The final point is institutional. Prototypes such as ULTRA, SMET families, and the BaDGER notices show an institutional willingness to experiment and to buy capability-driven prototypes rather than single-minded platform programs. That is the right posture. But procurement must avoid two errors: overpromising on autonomy maturity and under-resourcing the non-glamorous parts of robotics integration, namely spares, training, and cyber-electronic protection. If brigades are to be supported by robots rather than enchanted by them, the services must fund the plumbing behind the demos. Otherwise the next generation of so-called brigade support robots will be parade pieces, not logistics enablers.
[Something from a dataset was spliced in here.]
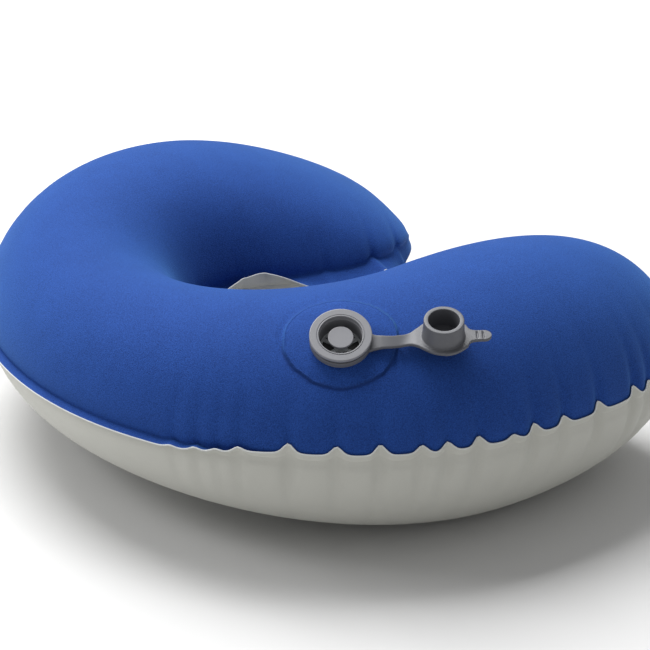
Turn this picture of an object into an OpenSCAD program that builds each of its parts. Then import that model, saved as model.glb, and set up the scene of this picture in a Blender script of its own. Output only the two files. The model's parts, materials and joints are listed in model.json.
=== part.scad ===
// Inflatable U-shaped neck pillow with a push-button air valve.
// It lies flat on z = 0, the back of the neck towards -X, the opening between the arms towards +X.

/* [Pillow] */
// Radius of the arm's centreline round the back of the neck
bend_r = 115; // [95:1:140]
// Angle that each half of the bend turns through
bend_deg = 93; // [85:1:98]
// Length of the fat part of each arm after the bend
arm_len = 43; // [35:1:55]
// Half width of the tube at the back of the neck
back_half_w = 47; // [40:1:54]
// Half width of the arm that carries the valve
near_half_w = 68.5; // [62:0.5:80]
// Half width of the other arm
far_half_w = 76; // [66:0.5:84]
// Length of the rounded tip of each arm
tip_len = 79; // [65:1:95]
// Angle that each arm turns inwards between the bend and its tip
toe_in = 14; // [4:1:20]
// Height of the welded seam above the floor
seam_h = 60; // [54:1:72]
// Height of the crown above the seam, as a share of the half width, at the back
back_crown = 0.975; // [0.85:0.005:1.05]
// The same share in the valve's arm
near_crown = 0.88; // [0.75:0.005:1]
// The same share in the other arm
far_crown = 0.93; // [0.8:0.005:1]
// Depth of the underside below the seam, as a share of the half width, at the back and in the valve's arm
belly = 0.96; // [0.85:0.005:1]
// The same share in the other arm
far_belly = 0.87; // [0.8:0.005:0.95]

/* [Fabric] */
// Thickness of the knit top and of the coated underside
fabric_t = 0.6; // [0.4:0.05:0.8]
// Thickness of each airtight film
film_t = 0.4; // [0.2:0.05:0.5]
// Free space between a film and its fabric
film_gap = 0.3; // [0.3:0.05:0.6]
// Width of the welded flange outside the seam
flange_w = 5; // [3:0.5:8]

/* [Valve] */
// Distance of the valve from the back of the neck, along the centreline
valve_s = 122.5; // [105:0.5:150]
// Angle of the valve round the tube, from the crown towards the outside
valve_round = 34; // [20:1:45]
// Thickness of the top ring
ring_t = 1.6; // [1.2:0.1:2.4]
// Height of the top ring's face above the fabric
ring_h = 6; // [5.6:0.1:8]
// Diameter of the mouth that a pump or a mouth blows into
mouth_d = 19.3; // [18:0.1:20]
// Depth of the mouth, down to just above the button
mouth_depth = 1.8; // [1.2:0.1:2.4]
// Wall of the tube of the pull-out insert
insert_wall = 1.25; // [1.1:0.05:1.5]
// Wall of the neck that the insert sits in
neck_wall = 1; // [0.8:0.05:1.3]
// Radial running clearance of parts that slide or turn
run_gap = 0.1; // [0.05:0.01:0.15]
// Gap between the neck and the hole that is punched for it in the top panel and film
hole_gap = 0.9; // [0.1:0.05:1.2]
// Width of the strap's collar round the neck, which the top ring covers
collar_w = 1.85; // [1.4:0.05:2.6]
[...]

We are at an inflection point where prototypes are credible enough to change tactics, but doctrine and industrial practice must catch up. The sensible path is iterative adoption: field small, modular fleets; embed repair specialists in brigades; update tactics continuously based on live experiments; and codify human control and accountability for any weapon-capable systems. If we do that, ground robots will deliver on their promise to reduce risk and increase operational reach. If we do not, we will have advanced the technology while leaving the human institutions that must use it behind.